Employees accustomed to annual counts often resist cycle counting as “extra work.” Address this by explaining the benefits: no more disrupting annual counts, fewer production delays from stockouts, and recognition when their counts improve accuracy. Involve skeptical employees in designing the process, because people tend to support what they help create.

The biggest challenge specific to manufacturers is balancing cycle counting with production demands. Solve this by viewing cycle counting not as separate from production but as integral to it. Accurate inventory enables reliable production planning, which ultimately makes everyone’s job easier.

Conclusion

Cycle counting transforms inventory management from an annual disruption into a continuous improvement process. By counting small portions of your inventory regularly, you catch errors when they’re fresh, identify systemic issues before they compound, and maintain the accuracy needed for reliable production planning.

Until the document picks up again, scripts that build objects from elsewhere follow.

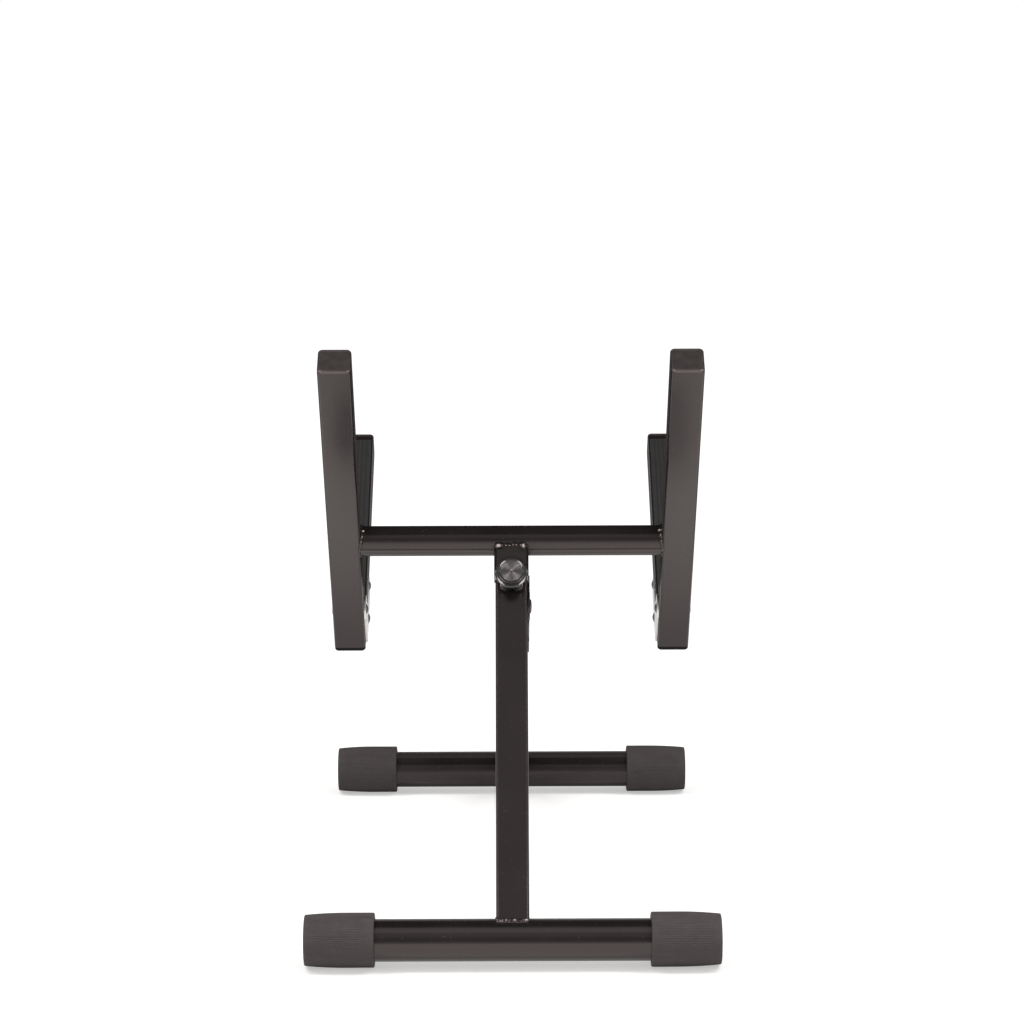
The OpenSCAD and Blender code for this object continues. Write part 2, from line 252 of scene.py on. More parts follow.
def coat(name, gloss, level):
    """Semi-gloss black coat: fine orange peel, faint clouds and a few settled dust nibs.

    The peel breaks up what the coat mirrors at a glancing angle, so it is rougher there.
    """
    made = Shader(name, IOR=1.5, Specular_IOR_Level=level, Specular_Tint=WARM)
    clouds = made.mottle(70 * MM, 3)
    peel = made.mottle(1.7 * MM, 1.5)
    nibs = made.between(made.cells(5.5 * MM), 0.05, 0.09, 1, 0)
    base = made.blend(clouds, (0.0110, 0.0088, 0.0088), (0.0150, 0.0122, 0.0120))
    base = made.blend(nibs, base, (0.045, 0.042, 0.040))
    glancing = made.add("ShaderNodeLayerWeight", {"Blend": 0.5}).outputs["Facing"]
    rough = made.sum(made.between(clouds, 0.3, 0.7, gloss, gloss + 0.07), nibs, 0.25)
    rough = made.sum(rough, made.between(glancing, 0.76, 0.93, 0, 1), 0.55)
    return made.finished(base, rough, made.relief(made.sum(peel, nibs, 0.5), 0.022 * MM))


def foot_rubber(name, darkest, palest):
    """Matt grey rubber with moulding grain and pale dust in the grain."""
    made = Shader(name, IOR=1.5, Specular_IOR_Level=0.25)
    smears = made.mottle(5 * MM, 3, made.stretched((0.12, 1, 1)))
    patches = made.between(made.sum(made.mottle(12 * MM, 4), smears), 0.6, 1.4)
    grain = made.mottle(0.55 * MM, 3)
    dust = made.between(made.mottle(2.2 * MM, 5, rough=0.7), 0.62, 0.74)
    base = made.blend(patches, darkest, palest)
    base = made.blend(made.between(dust, 0, 1, 0, 0.45), base, (0.17, 0.155, 0.15))
    rough = made.between(patches, 0.3, 0.7, 0.62, 0.76)
    return made.finished(base, rough, made.relief(grain, 0.14 * MM))


def pad_rubber():
    """Soft black rubber strip, dull, with a fine open grain."""
    made = Shader("pad_rubber", IOR=1.5, Specular_IOR_Level=0.35)
    patches = made.mottle(20 * MM, 3)
    grain = made.mottle(0.7 * MM, 4)
    base = made.blend(patches, (0.017, 0.0162, 0.0160), (0.028, 0.0265, 0.0260))
    rough = made.between(patches, 0.3, 0.7, 0.70, 0.84)
    return made.finished(base, rough, made.relief(grain, 0.12 * MM))


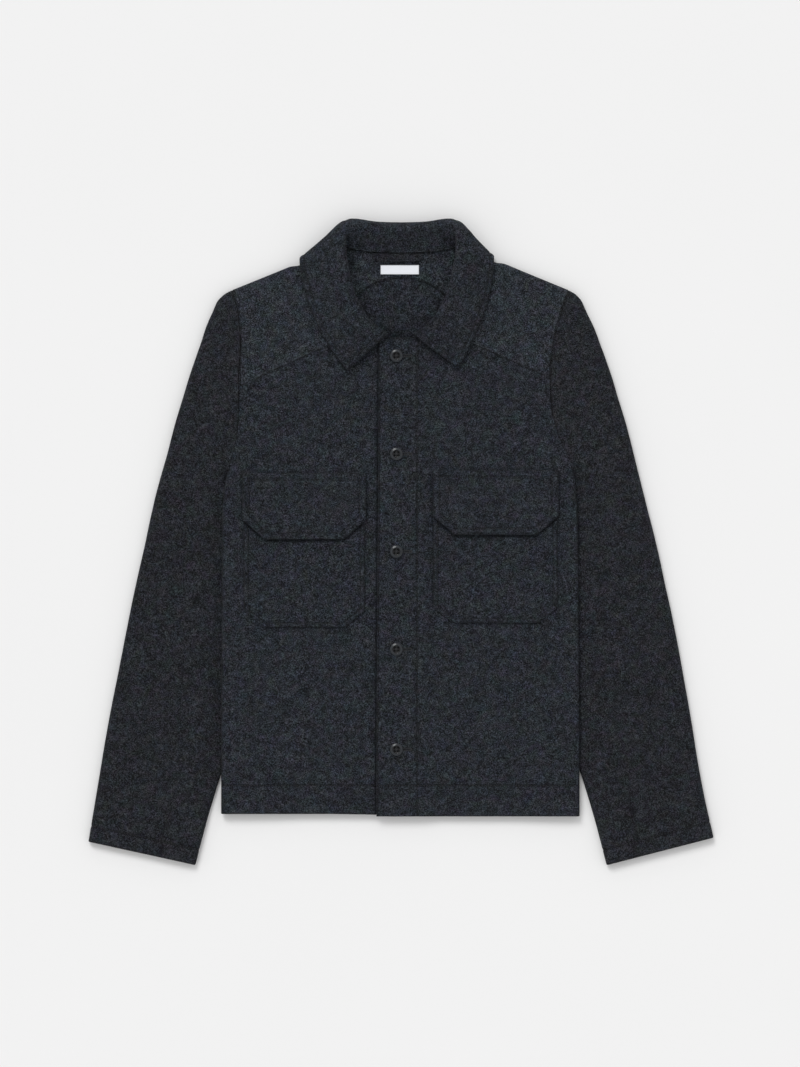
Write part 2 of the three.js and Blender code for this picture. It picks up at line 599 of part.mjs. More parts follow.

Start small. Choose 50 high-value items as a control group, count them weekly for a month, and refine your process based on what you learn. Then expand to a full ABC analysis, counting your most critical materials frequently while auditing everything else on a rotating schedule.

The investment pays immediate dividends: fewer production delays, reduced excess inventory, improved customer delivery times, and the confidence to make decisions based on accurate data. Whether you’re managing inventory with spreadsheets or looking to upgrade to specialized software like Controlata, implementing cycle counting is one of the highest-return improvements you can make to your manufacturing operation.